-- Start of Given material --
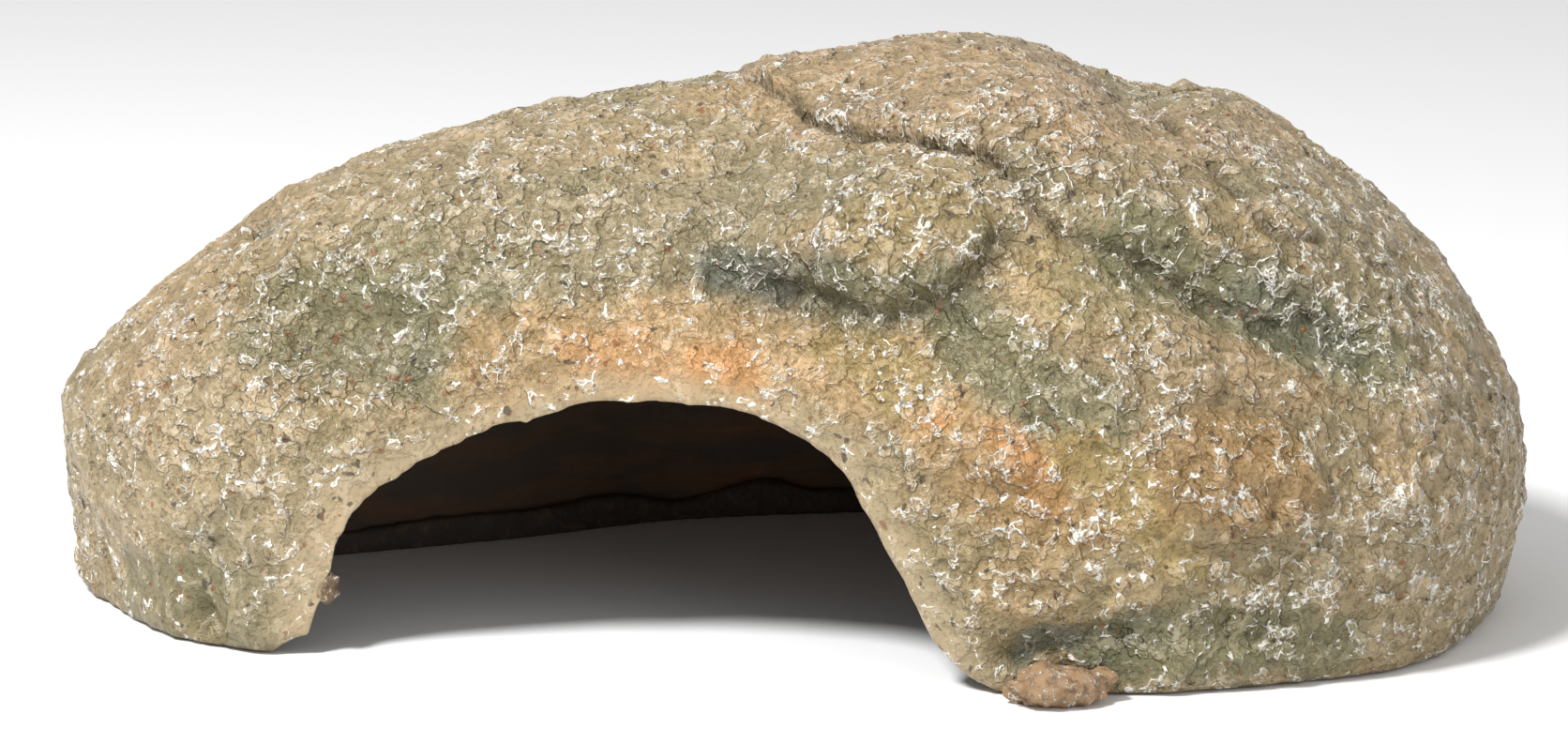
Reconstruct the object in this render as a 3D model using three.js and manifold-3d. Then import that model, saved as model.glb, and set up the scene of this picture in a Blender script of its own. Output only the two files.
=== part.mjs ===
// Resin cave ornament: a hollow boulder with an arched mouth, for a terrarium, aquarium or pond.
// Millimetres, +Z up. The rock stands on z = 0 with the mouth towards -Y and its length along X.
// The origin is the middle of the footprint's bounding box, on the surface that the rock stands on.

import * as THREE from "three";
import { mergeVertices } from "three/addons/utils/BufferGeometryUtils.js";
import Module from "manifold-3d";

const wasm = await Module();
wasm.setup();
const { degToRad, lerp, clamp } = THREE.MathUtils;

// ---------------------------------------------------------------- driving dimensions

const length = 249; // outline along X, before the foot tucks in
const depth = 147; // the same along Y
const height = 93; // from the floor to the crown, before the lumps are added

const shellWall = 7; // cast rock face
const liningWall = 1.5; // brushed backing coat inside the face
const fitGap = 0.3; // between pieces that are bonded together

const mouthWidth = 106; // between the legs, at the floor
const mouthHeight = 43;
const mouthCentre = -24; // along X
const liningSetback = 3; // the backing coat stops this far short of the mouth's lip
const liningLift = 1; // and this far above the floor

const rimHeight = 5; // bead of resin along the inside of the back wall's foot
const rimThickness = 3;
const rimWave = 0.8; // how far each wave of the bead's hand-laid top edge rises and falls
const rimWaveCounts = [11, 17]; // waves in a whole turn
const rimFrom = -20; // bearings of the bead's two ends, in degrees round from +X
const rimTo = 190;

const footStoneSize = new THREE.Vector3(17, 11, 6.5); // chip under the right leg's front
const footStoneBearing = -74; // degrees round from +X
const footStoneReach = 2; // how far its middle stands outside the rock's foot
const footStoneShowing = 0.4; // share of its height between the floor and its middle
const crestPebbleSize = new THREE.Vector3(4.6, 4.6, 4); // crumb on the shoulder's ridge
const crestPebbleBearing = 14;
const crestPebbleClimb = 64.3; // degrees up from the foot to the crown
const legCrumbSize = new THREE.Vector3(4.4, 5, 6); // crumb on the inner side of the left leg
const legCrumbHeight = 11; // of its middle, above the floor
const legCrumbSetIn = 4; // behind the leg's front

// ---------------------------------------------------------------- the rock's form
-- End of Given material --
Copy all the lines, exactly.

Exercise result
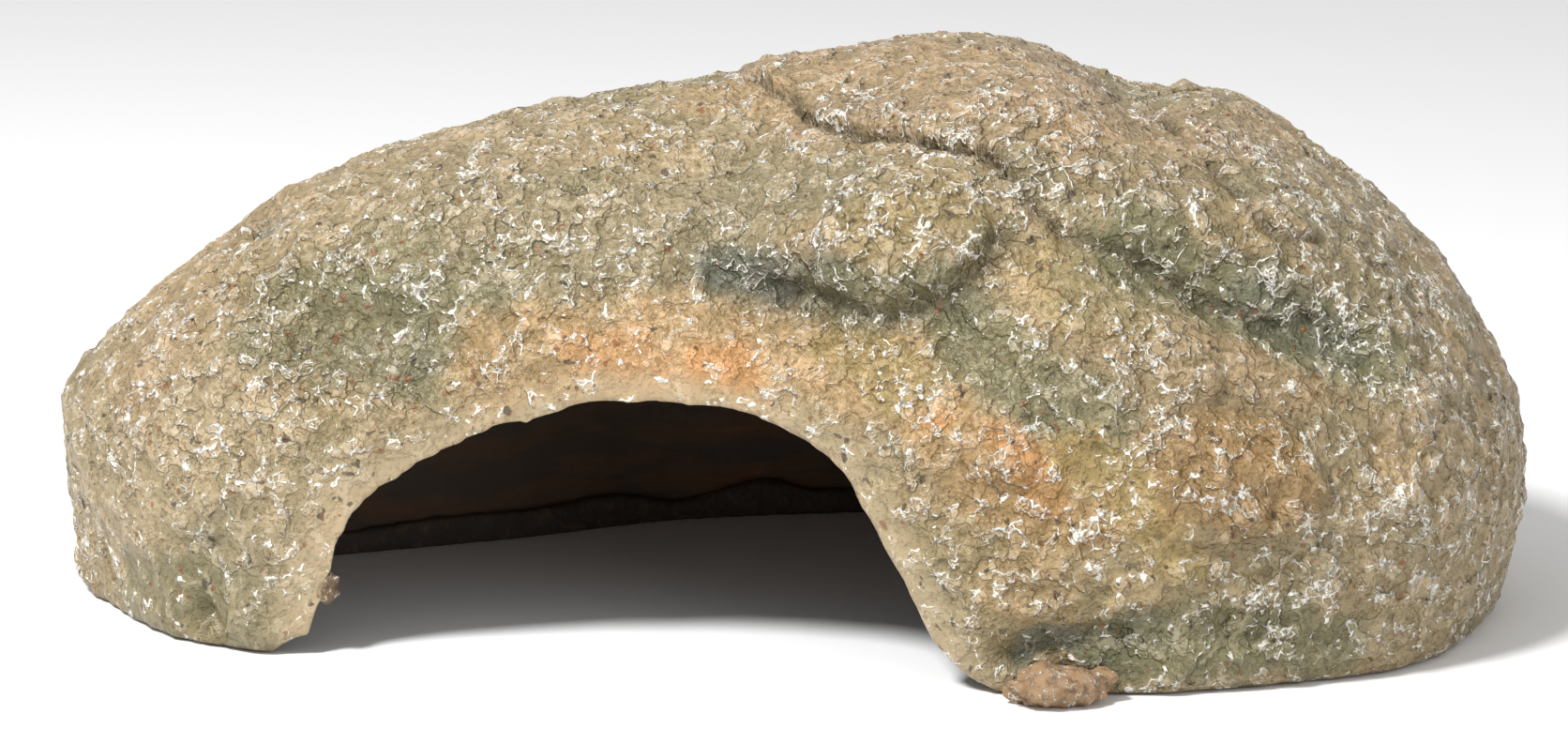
Reconstruct the object in this render as a 3D model using three.js and manifold-3d. Then import that model, saved as model.glb, and set up the scene of this picture in a Blender script of its own. Output only the two files.
=== part.mjs ===
// Resin cave ornament: a hollow boulder with an arched mouth, for a terrarium, aquarium or pond.
// Millimetres, +Z up. The rock stands on z = 0 with the mouth towards -Y and its length along X.
// The origin is the middle of the footprint's bounding box, on the surface that the rock stands on.

import * as THREE from "three";
import { mergeVertices } from "three/addons/utils/BufferGeometryUtils.js";
import Module from "manifold-3d";

const wasm = await Module();
wasm.setup();
const { degToRad, lerp, clamp } = THREE.MathUtils;

// ---------------------------------------------------------------- driving dimensions

const length = 249; // outline along X, before the foot tucks in
const depth = 147; // the same along Y
const height = 93; // from the floor to the crown, before the lumps are added

const shellWall = 7; // cast rock face
const liningWall = 1.5; // brushed backing coat inside the face
const fitGap = 0.3; // between pieces that are bonded together

const mouthWidth = 106; // between the legs, at the floor
const mouthHeight = 43;
const mouthCentre = -24; // along X
const liningSetback = 3; // the backing coat stops this far short of the mouth's lip
const liningLift = 1; // and this far above the floor

const rimHeight = 5; // bead of resin along the inside of the back wall's foot
const rimThickness = 3;
const rimWave = 0.8; // how far each wave of the bead's hand-laid top edge rises and falls
const rimWaveCounts = [11, 17]; // waves in a whole turn
const rimFrom = -20; // bearings of the bead's two ends, in degrees round from +X
const rimTo = 190;

const footStoneSize = new THREE.Vector3(17, 11, 6.5); // chip under the right leg's front
const footStoneBearing = -74; // degrees round from +X
const footStoneReach = 2; // how far its middle stands outside the rock's foot
const footStoneShowing = 0.4; // share of its height between the floor and its middle
const crestPebbleSize = new THREE.Vector3(4.6, 4.6, 4); // crumb on the shoulder's ridge
const crestPebbleBearing = 14;
const crestPebbleClimb = 64.3; // degrees up from the foot to the crown
const legCrumbSize = new THREE.Vector3(4.4, 5, 6); // crumb on the inner side of the left leg
const legCrumbHeight = 11; // of its middle, above the floor
const legCrumbSetIn = 4; // behind the leg's front

// ---------------------------------------------------------------- the rock's form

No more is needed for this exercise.